Arkus-Duntov was assigned a number of minor tasks on the first-generation Corvettes, but it wasn't long before he was envisioning a midengine configuration for the second-generation Corvette.

The Moscow tribute explains Arkus-Duntov's memorable 1955 run up Pikes Peak in a 1956 model Chevy sedan disguised to conceal the annual styling changes, breaking a production car record by more than two minutes. Just months later, Arkus-Duntov broke the 150 m.p.h. mark in a Corvette on the sands of Daytona Beach, using a camshaft design he had developed for his Ardun V-8 conversions.

This led to factory racing efforts at tracks like Sebring in Florida, with production Corvettes and a purpose-built racecar, the Corvette SS, which had its debut and swan song during the same 1957 Sebring race. The SS was the victim of a new G.M. corporate policy that prohibited factory-sponsored racing programs.

Despite the corporate policy, Arkus-Duntov kept the Corvette racing program going by developing high-performance packages  racing suspensions, bigger brakes, oversize gas tanks  for private teams.
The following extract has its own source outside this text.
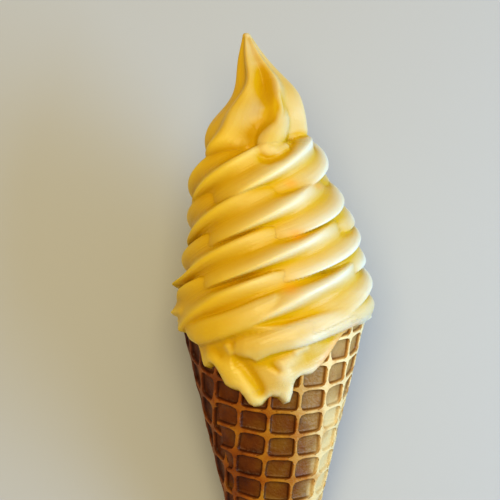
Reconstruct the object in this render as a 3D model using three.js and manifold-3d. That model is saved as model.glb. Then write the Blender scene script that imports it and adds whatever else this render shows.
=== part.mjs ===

He also helped by providing whatever backdoor technical support he could, often at the cost of infuriating his superiors.

His policy for production Corvettes was to make them close to racecars, a belief that ran against the grain of more conservative factions at G.M. He developed several bold engineering concept cars, including the CERV I and CERV II (the name was an abbreviation of Chevrolet Engineering Research Vehicles) that influenced the engineering direction of future Corvettes.

Arkus-Duntov also helped develop one of the American auto industry's first fuel injection systems. Its debut as an option on the 1957 Chevys gave G.M. bragging rights to an engine that produced one horsepower for every cubic inch of displacement.

The Moscow exhibition contained many photos and models of Arkus-Duntov's most famous production Corvette, the 1963 split-window Sting Ray. The Sting Ray represented a leap in performance from previous Corvettes, with its independent rear suspension and sophisticated chassis.

The third-generation Corvette, introduced in 1968, would represent Arkus-Duntov's last chance to build his midengine road car. But G.M.'s design chief, Bill Mitchell, held sway in his preference for a long-hood, short-deck look. In addition, the Corvette was becoming so successful that Chevrolet was reluctant to change the formula.

Arkus-Duntov would continue the development of midengine concept cars, leading up to the memorable 400-horsepower rotary-engine Aerovette, but he retired in 1975 without bringing a midengine Corvette to production.

Still, in his 22-year career at G.M., he succeeded in something far greater  the immortalization of what might have been just another one-off concept car on the turntable at the G.M. Motorama.

His retirement years brought consulting assignments, including work on the stainless steel DeLorean. But he persisted in submitting midengine Corvette designs to Chevrolet management well past his retirement. Arkus-Duntov died in April 1996 at 86; Elfi, his wife, died in 2008.

Had Arkus-Duntov been able to command more influence at G.M., the Corvette might have been a far more technologically advanced automobile perhaps a midengine, all-wheel-drive machine with a lighter, more sophisticated chassis. But whether it would have sold in the numbers that the Corvette has today  approaching two million units  is another question.

It is worth noting that while Arkus-Duntov is being honored in Moscow, Russians are saying goodbye to Lada, the last of their indigenous automakers. But as thousands of Russians take in Arkus-Duntov's tribute, they can take a certain pride in the fact that they too have a genuine automotive hero, even if his accomplishments were for an American carmaker.

Jerry Burton, the author of "Zora Arkus-Duntov, the Legend Behind Corvette" (Bentley Publishers, 2002) and "Corvette, America's Sports Car"(Rizzoli USA, 2010), is a creative director at the Campbell Ewald advertising agency in Detroit.